È mai stato tentato da quel percorso?

«Per un periodo della mia vita ho provato anche piacere a focalizzarmi interamente sulla pallavolo, tanto che la cosa più importante era schiacciare quella palla, ma quando questo meccanismo si è rotto perché non ero più in grado di essere un giocatore di alto livello, ho ha smesso, consapevole di non volere più vivere quotidianamente dentro il campo: la pallavolo mi piace ancora, mi piace seguirla, studiarla commentarla, ma sto bene così vivendola in modo più defilato».



Da anni porta a teatro spettacoli, uno dei quali – La leggenda del pallavolista volante -sulla sua vita. Anche fare l'attore, par di capire, non era nei piani, ci sono analogie tra campo e teatro?

«Neanche questo, come la pallavolo, era un desiderio esplicito, sono inciampato nel teatro, iniziando a occuparmi della parte tecnica degli spettacoli di Kataklò, la compagnia di danza di Giulia (Staccioli, ex ginnasta moglie di Zorzi ndr.): è un' esperienza che mi riempie il cuore, impegno e concentrazione nello sport ea teatro sono simili e, a differenza di quanto si potrebbe pensare, anche qui è importante la condivisione: ma a teatro il rapporto con il pubblico è molto più stretto che nello sport. In campo, anche se sei un campione, avere il pubblico è bello e aiuta, ma in quel momento non è il tuo centro: si gioca per vincere non per instaurare una relazione con il pubblico come invece avviene a teatro».

Collabora con aziende per corsi di Team Building, che cosa ha imparato dalla pallavolo che serva fuori?

«Negli ultimi anni cerco di spiegare sempre di più che c'è un eccesso di retorica nel racconto sportivo come se fosse un modello di successo anche fuori: io credo enormi che ci siano differenze tra il mondo sportivo e il mondo aziendale. Cerco di spiegare che non esistono percorsi semplificati, che lo sport non è un modello si per sé, ma può essere utile perché, nella sua semplicità anche di risultati, ti permette di riconoscere comportamenti virtuosi ed efficaci. Cerco anche di non cadere nella retorica individualista dell'atleta proposto come uno che ha più coraggio degli altri e che non sbaglia mai. Penso che questo racconto meno retorico sia importante soprattutto con le nuove generazioni, che vivono lo sport sempre meno come esperienza personale e umana e sempre più come business e che come tale non rispetta sempre e solo regole etiche e morali».

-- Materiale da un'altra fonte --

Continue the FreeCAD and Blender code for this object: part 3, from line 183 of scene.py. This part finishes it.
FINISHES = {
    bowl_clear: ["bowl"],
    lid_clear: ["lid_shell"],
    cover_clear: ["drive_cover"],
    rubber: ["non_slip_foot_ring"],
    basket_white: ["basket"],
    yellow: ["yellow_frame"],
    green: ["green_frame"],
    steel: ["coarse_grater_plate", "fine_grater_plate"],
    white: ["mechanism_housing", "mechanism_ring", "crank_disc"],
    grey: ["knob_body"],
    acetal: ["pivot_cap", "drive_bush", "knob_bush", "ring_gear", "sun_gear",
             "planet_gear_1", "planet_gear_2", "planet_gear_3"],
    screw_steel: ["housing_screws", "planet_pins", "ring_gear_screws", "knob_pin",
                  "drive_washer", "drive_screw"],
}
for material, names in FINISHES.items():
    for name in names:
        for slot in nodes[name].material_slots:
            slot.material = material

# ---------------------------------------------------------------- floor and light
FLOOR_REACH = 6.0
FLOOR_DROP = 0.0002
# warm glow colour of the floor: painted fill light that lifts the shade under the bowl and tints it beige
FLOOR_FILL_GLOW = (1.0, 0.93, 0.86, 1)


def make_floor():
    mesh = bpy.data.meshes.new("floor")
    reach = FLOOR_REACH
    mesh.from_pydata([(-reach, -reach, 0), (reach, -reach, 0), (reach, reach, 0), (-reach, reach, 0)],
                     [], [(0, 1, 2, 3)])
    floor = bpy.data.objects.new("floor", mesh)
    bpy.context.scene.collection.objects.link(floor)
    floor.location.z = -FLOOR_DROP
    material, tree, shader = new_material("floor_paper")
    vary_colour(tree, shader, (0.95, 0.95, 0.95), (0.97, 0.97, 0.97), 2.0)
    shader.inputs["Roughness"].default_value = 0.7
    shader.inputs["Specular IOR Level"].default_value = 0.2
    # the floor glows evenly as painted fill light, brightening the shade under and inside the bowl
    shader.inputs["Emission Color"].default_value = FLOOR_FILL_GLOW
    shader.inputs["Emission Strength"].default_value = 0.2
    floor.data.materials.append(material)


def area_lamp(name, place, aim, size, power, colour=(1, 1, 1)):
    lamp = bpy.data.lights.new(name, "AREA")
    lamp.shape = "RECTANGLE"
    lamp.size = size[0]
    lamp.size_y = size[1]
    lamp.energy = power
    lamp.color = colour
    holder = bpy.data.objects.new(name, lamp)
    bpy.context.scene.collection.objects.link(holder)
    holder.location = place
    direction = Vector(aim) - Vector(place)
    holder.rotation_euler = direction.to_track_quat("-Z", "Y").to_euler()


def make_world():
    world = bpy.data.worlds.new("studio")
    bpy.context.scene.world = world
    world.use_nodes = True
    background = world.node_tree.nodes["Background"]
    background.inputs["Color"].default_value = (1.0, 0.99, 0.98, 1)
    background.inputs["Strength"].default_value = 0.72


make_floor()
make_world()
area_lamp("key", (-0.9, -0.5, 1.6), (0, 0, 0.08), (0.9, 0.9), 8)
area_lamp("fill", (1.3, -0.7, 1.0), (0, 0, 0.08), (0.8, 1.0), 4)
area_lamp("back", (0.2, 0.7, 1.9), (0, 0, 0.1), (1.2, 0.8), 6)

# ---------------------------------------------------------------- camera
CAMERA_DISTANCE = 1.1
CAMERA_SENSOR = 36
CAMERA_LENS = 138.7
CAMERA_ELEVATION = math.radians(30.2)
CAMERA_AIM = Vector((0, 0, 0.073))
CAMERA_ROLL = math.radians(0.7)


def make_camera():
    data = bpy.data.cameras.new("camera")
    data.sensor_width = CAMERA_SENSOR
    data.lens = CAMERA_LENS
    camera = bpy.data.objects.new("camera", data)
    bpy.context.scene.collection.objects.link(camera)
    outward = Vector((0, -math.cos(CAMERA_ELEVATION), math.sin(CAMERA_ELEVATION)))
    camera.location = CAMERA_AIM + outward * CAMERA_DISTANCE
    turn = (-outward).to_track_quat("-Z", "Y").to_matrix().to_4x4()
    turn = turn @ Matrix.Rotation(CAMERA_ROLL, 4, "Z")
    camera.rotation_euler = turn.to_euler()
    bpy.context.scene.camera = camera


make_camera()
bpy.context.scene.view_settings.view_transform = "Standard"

A un bambino iniziò uno sport, anche solo di base, e ai suoi genitori che cosa direbbe?

«Ai bambini, non dire niente perché hanno la fortuna di godersi il gioco senza elucubrazioni razionalmente, vorrei invece far capire a genitori e allenatori che bisogna distinguere nettamente le regole della competizione, che prevedono che alla fine di ogni gara ci sia un vincitore, da quelle della vita: tornerei fortissimo sul tema per cui se vinci una partita non sei un vincente, se la perdi non sei un fallito. Tema complicatissimo, perché viviamo in una comunicazione polarizzata bianco/nero per cui o sei il migliore al mondo o non sei nessuno. Da un parliamo molto di valori dello sport, dall'altro con l'esempio comunichiamo altro. È il tema più complicato della modernità: in una società in cui viene esasperato eccessivamente il concetto di merito, si rischia di trasmettere una cultura tossica della performance: che poi significa promuovere solo chi conquista ricchezza, realizzazione, successo, addossando a chi resta indietro anche la colpa della propria povertà. Non è facile contrastare questa cultura, perché nella comunicazione vincono le semplificazioni e perché noi siamo portati come esseri umani a preferirle, dobbiamo ragionarci».

Il 20 settembre, sarà a Donna Volley 1522, dove 1522 è il numero di emergenza antiviolenza che l'Ambivere in B2 ha chiesto di portare sulle maglie: la pallavolo può servire anche a sensibilizzare contro la violenza di genere?

«Direi che è lo sport perfetto per farlo: intanto perché in Italia è il più giocato dalle donne e poi perché le sue regole sulle misure della rete (2.24 per le donne, 2.43 per gli uomini) fanno sì che i livelli tecnici e di spettacolo tra pallavolo maschile e femminile sono molto paritari».